Now, in my case, I run very high. And even on—he had me up to 2,500 milligrams a day. And that’s when I started presenting with the mouth sores. And he didn’t know how to handle that problem. Basically, shrugged his shoulders. And that was my wakeup moment. That was in 2015.
And quite ironically, was how I met a lot of folks including you, Andrew, with Patient Power was I had started doing my own advocacy, which I had not done before, and started seeking out information and attended one of your Chicago town halls four years ago. And that’s where I saw Dr. Stein speaking and immediately changed. Within two weeks, went to go see him.
We weren’t able to lower me much below 2,000. My platelets are running—I won’t even say how high.
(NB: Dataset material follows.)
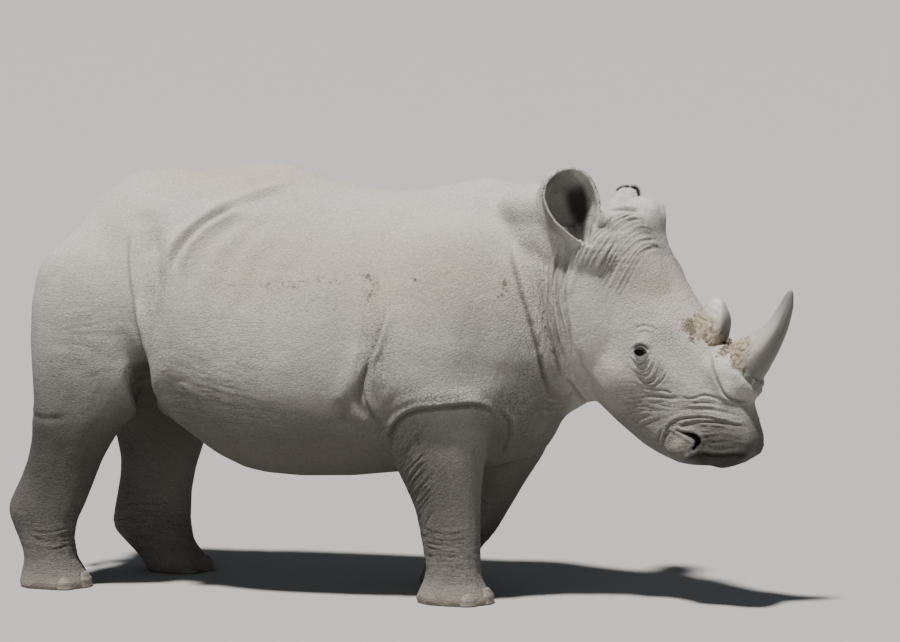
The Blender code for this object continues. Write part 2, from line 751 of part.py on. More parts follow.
def stand_in_the_middle():
    """Moves everything so that the middle of its footprint is the origin. It stands on z = 0 already."""
    corners = [v.co for piece in bpy.data.objects if piece.type == "MESH" for v in piece.data.vertices]
    middle = Vector([(min(c[i] for c in corners) + max(c[i] for c in corners)) / 2 for i in (0, 1)] + [0.0])
    for piece in bpy.data.objects:
        if piece.type == "MESH":
            piece.data.transform(Matrix.Translation(-middle))


main()
stand_in_the_middle()
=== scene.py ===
# %% [markdown]
# # A white rhinoceros cow, life size
# The real animal is one thick grey hide, hung on a barrel of a body and folded wherever the body bends.
# The solids that come with this lesson give its true outline and size, cut into the pieces that a person
# would name. Here they become one skin without a seam, with folds, lids, horns, nails and bristles.

# %% Load the solids
import math
from collections import namedtuple

import bmesh
import bpy
import numpy as np
from mathutils import Matrix, Vector, noise
from mathutils.bvhtree import BVHTree


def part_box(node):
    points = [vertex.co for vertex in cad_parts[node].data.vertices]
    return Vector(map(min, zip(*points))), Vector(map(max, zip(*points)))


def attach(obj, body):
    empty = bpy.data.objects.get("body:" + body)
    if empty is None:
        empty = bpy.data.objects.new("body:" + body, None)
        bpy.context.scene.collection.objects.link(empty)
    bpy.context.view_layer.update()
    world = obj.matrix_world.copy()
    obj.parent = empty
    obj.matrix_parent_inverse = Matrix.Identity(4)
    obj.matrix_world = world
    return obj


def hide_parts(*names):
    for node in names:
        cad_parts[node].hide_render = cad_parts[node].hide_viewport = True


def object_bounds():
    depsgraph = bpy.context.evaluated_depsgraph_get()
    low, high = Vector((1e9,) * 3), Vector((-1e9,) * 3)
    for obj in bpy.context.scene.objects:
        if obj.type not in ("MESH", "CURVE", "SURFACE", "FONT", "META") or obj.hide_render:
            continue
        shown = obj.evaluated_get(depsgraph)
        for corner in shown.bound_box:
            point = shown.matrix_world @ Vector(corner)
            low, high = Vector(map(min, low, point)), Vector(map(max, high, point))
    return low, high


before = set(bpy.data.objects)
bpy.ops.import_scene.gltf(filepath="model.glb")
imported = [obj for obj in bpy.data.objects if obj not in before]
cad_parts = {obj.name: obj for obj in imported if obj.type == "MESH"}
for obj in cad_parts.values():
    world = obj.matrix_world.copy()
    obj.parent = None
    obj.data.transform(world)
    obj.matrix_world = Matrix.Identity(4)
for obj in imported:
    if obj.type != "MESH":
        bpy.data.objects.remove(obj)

solid_box = [[float(c) for c in corner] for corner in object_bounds()]
print("solids reach from", solid_box[0], "to", solid_box[1])

# %% [markdown]
# ## The camera and the light
# The animal is seen from its right side, from a little in front of square and a little above the ground.
# A long lens from far away keeps its legs upright. The light is a large soft lamp high on the camera's
# side, with a pale room all round it, so that the back is bright and the belly falls into shade.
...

And we’re definitely sure that that is the inflammation that Robyn spoke of, is definitely gotta be the problem because my platelets are running over 700 to 900, even on 2,000 milligrams a day of hydroxyurea (Hydrea). So, I am obviously living in a state of inflammation. But I’m trying to do it little by little and try to see what works and what doesn’t. But I was so grateful for the quality of life perspective that was taught to me, and now that I have embraced as much as I can.
I always do encourage my patients to do is, number one, do keep track of your symptoms. And just expect they are gonna change some with time. But keep notes of that. And it does help to even—there are different tools where you can use the MPN10, even online.
And if you can track it over time, knowing even quantitative differences can help inform your physicians or your care providers, even your loved ones, kind of how you’re doing. And expect that symptoms are gonna change also with therapy or with medical events that’ll happen. But the hope is that if you’re open about it and you keep these discussions going, we can do everything we can to try to improve those symptoms.